Electronic – How come radio signals don’t interfere with each other all the time

interferenceRFwireless

I'm a newbie on wireless technologies and I'm trying to understand how they work.

One thing I don't understand is this: How come transmissions from different devices don't interfere with each other all the time?

For example, I'm living in a dense metropolitan area. There's a router on my desk, and a laptop connected to it via WiFi. I would bet that in the 100 meter radius surrounding me, there are at least 100 more routers, and at least 200 more devices (laptops or cell phones) that are connected to the aforementioned routers. They are all communicating with each other at the same time. How can my humble laptop and my humble router send messages to each other? When my router send a message, how can my laptop pick it up from all the noise on these frequencies?

This question applies to phone networks as well. How can a phone reliably communicate with its tower when there are 500 phones nearby who are communicating with the same tower? How do they know which data belongs to which phone?

Thanks for satisfying my curiosity!

Best Answer

Oh, but they do interfere!

There are several mechanisms in play permitting the sharing of the airwaves by the various radio sources mentioned - the keyword being multiplexing, in its various flavors.

  1. Frequency bands: Different RF devices use different "bands" of frequency, which are typically allocated and governed by the relevant local authorities, e.g. the FCC or the ITU. This is called spectrum allocation, and varies between countries, with some broad overarching trends. The receivers are tuned to receive and amplify only those signals within the band of interest, attenuating the rest of the radio frequencies. This is frequency multiplexing.
    Examples:

    • GPS satellites communicate with civilian GPS handsets on the 1.57542 GHz (L1) and 1.2276 GHz (L2) frequency bands.
    • WiFi / Wireless LAN devices typically use the 2.4 GHz and 5 GHz bands, though a few others are also allocated in certain geographies / purposes.
    • Some RFID devices use the 13.56 MHz band
    • FM radio entertainment channels typically use the 87.5 to 108.0 MHz band (Europe, Africa, India) or variations around that range, e.g. 76 to 90 MHz in Japan.
  2. Frequency channels within bands: Within the above frequency bands, individual transmissions / devices use distinct narrower channels or frequency ranges, often with unused "guard bands" left between them to reduce interference or avoid legacy channels. In addition, mechanisms like dynamic frequency selection (DFS) are used, such as by 5 GHz band WiFi devices, to gracefully and automatically switch channels when interference is observed.
    Thus, from the above 2.4 GHz example above, WiFi devices may be configured for any one of 11 (14 in some countries) channels starting at a center frequency of 2412 MHz, with 5 MHz between adjacent channels, thus 2417, 2422, and so on. Hence if your neighbor's WiFi router interferes appreciably with yours, you can always switch to another channel which doesn't have as much activity.
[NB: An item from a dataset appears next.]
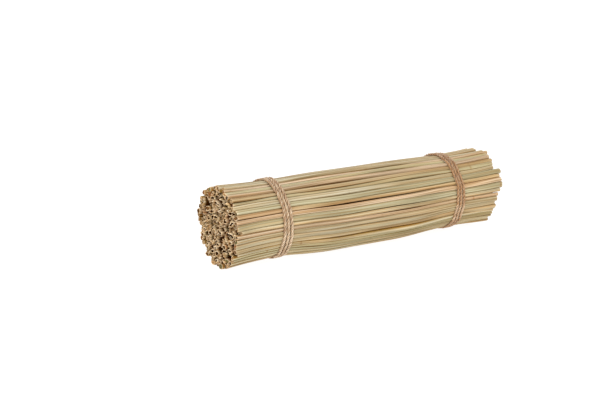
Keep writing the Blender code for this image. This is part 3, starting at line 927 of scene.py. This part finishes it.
inner = np.arange(OUTER_REEDS, OUTER_REEDS + INNER_REEDS)
first_step = len(near_end) + 1
last_step = len(ring_xs) - first_step
picked = np.r_[:first_step, first_step:last_step:INNER_RING_STEP, last_step:len(ring_xs)]
inner_facing = looks.random(INNER_REEDS) * 2 * math.pi
inner_skin = Skin(
    ring_xs[picked], centres[picked], radii[picked], flatness, leans, inner, inner_facing,
    INNER_SIDES, INNER_FULL)
inner_tones = looks.choice(list(tones), INNER_REEDS, p=INNER_TONES)
tubes = []
for index in range(INNER_REEDS):
    set_back = np.where(looks.random(2) < SET_BACK_SHARE, looks.uniform(*SET_BACK, 2), 0)
    uneven = looks.normal(0, INNER_SPREAD, 2)
    uneven = uneven.clip(-MOST_INNER_SPREADS * INNER_SPREAD, MOST_INNER_SPREADS * INNER_SPREAD)
    tone = tones[inner_tones[index]] * INNER_TINT * (INNER_TONE + INNER_TONE_VARIES * looks.normal())
    toned = looks.uniform(*(PALE_TONED if inner_tones[index] in PALE_STEMS else DARK_TONED))
    look = {
        **INNER_LOOK,
        "cuts": [random_cut(looks, *INNER_CUTS) for _ in OUTWARDS],
        "wall": looks.uniform(*INNER_WALL),
        "colour": tone,
        "rim": RIM_COLOUR * (1 - toned) + tone * toned * TONED_BRIGHTER,
        "grain": index * GRAIN_APART,
    }
    ends = (-HALF_LENGTH - uneven[0] + set_back[0], HALF_LENGTH + uneven[1] - set_back[1])
    tubes.append(reed_tube(inner_skin, index, ends, look, looks))
tube = joined(tubes)
tube["points"] = tube["points"] + shift
inner_reed = reed_finish("inner_reed", INNER_SHINE)
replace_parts(add_mesh("inner_reed_stems", inner_reed, "inner_reed", **tube), "inner_reeds")

# Ties.
# Each is one length of jute twine, three plies twisted together, pulled tight in three turns and closed
# with a reef knot behind. Brown fibres stray from it and its cut ends are frayed.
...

  3. Spatial diversity: As long as two RF sources are sufficiently separated in geographic terms in relation to the emitted power per device, interference is insignificant. Permissible maximum radio emission power per band is also regulated, and often individually licensed, by spectrum regulatory authorities.
    Thus, even if two BlueTooth headsets in a building were using the same frequency channel, so long as they are physically separated enough given the rather low radio transmission power of each, no RF interference would be noted.

  4. Code division multiplexing - Frequency hopping / spread-spectrum transmission: Certain types of communication devices use dynamically altered frequencies, or even spread-spectrum transmission spanning a range of frequencies, to avoid being jammed by interference. The most familiar such application might be the CDMA cellular service.
    Even when some interference occurs in such techniques, the nature of the mechanism provides sufficient end to end through-put for effective communications to be maintained.
  5. Time division multiplexing: In any given "channel" of communication (and this isn't just RF, it is equally applicable to copper or fiber optics for example) there is a given amount of symbol transmission capacity - at the simplest binary level that may be as many "on" and "off" bits can be transmitted per second, while techniques like Quadrature Phase Shift Keying increase this capacity "density" manifold. Thus, it is simple for transmission equipment to utilize a channel in chunks of time, either with a "drum master" beating time and assigning individual time-slots to each requesting device, or by some form of intelligent anarchy such as collision-detection and re-transmission (e.g. classic Ethernet CSMA-CD).
  6. More exotic methods, such as polarization multiplexing: These are used most commonly in fiber optic communication, but are also widely deployed in point to point radio communications. In this form of channel separation, think of each electromagnetic "beam" being polarized to a specific orientation at transmission. At the remote end, suitably polarized receiving antennas demultiplex or distinguish between the differently polarized signals, thus allowing multiple spatially coincident channels of radio communication.

The above is in no way a comprehensive treatise on how various RF devices can coexist, but it should provide sufficient keywords for further search, if so desired.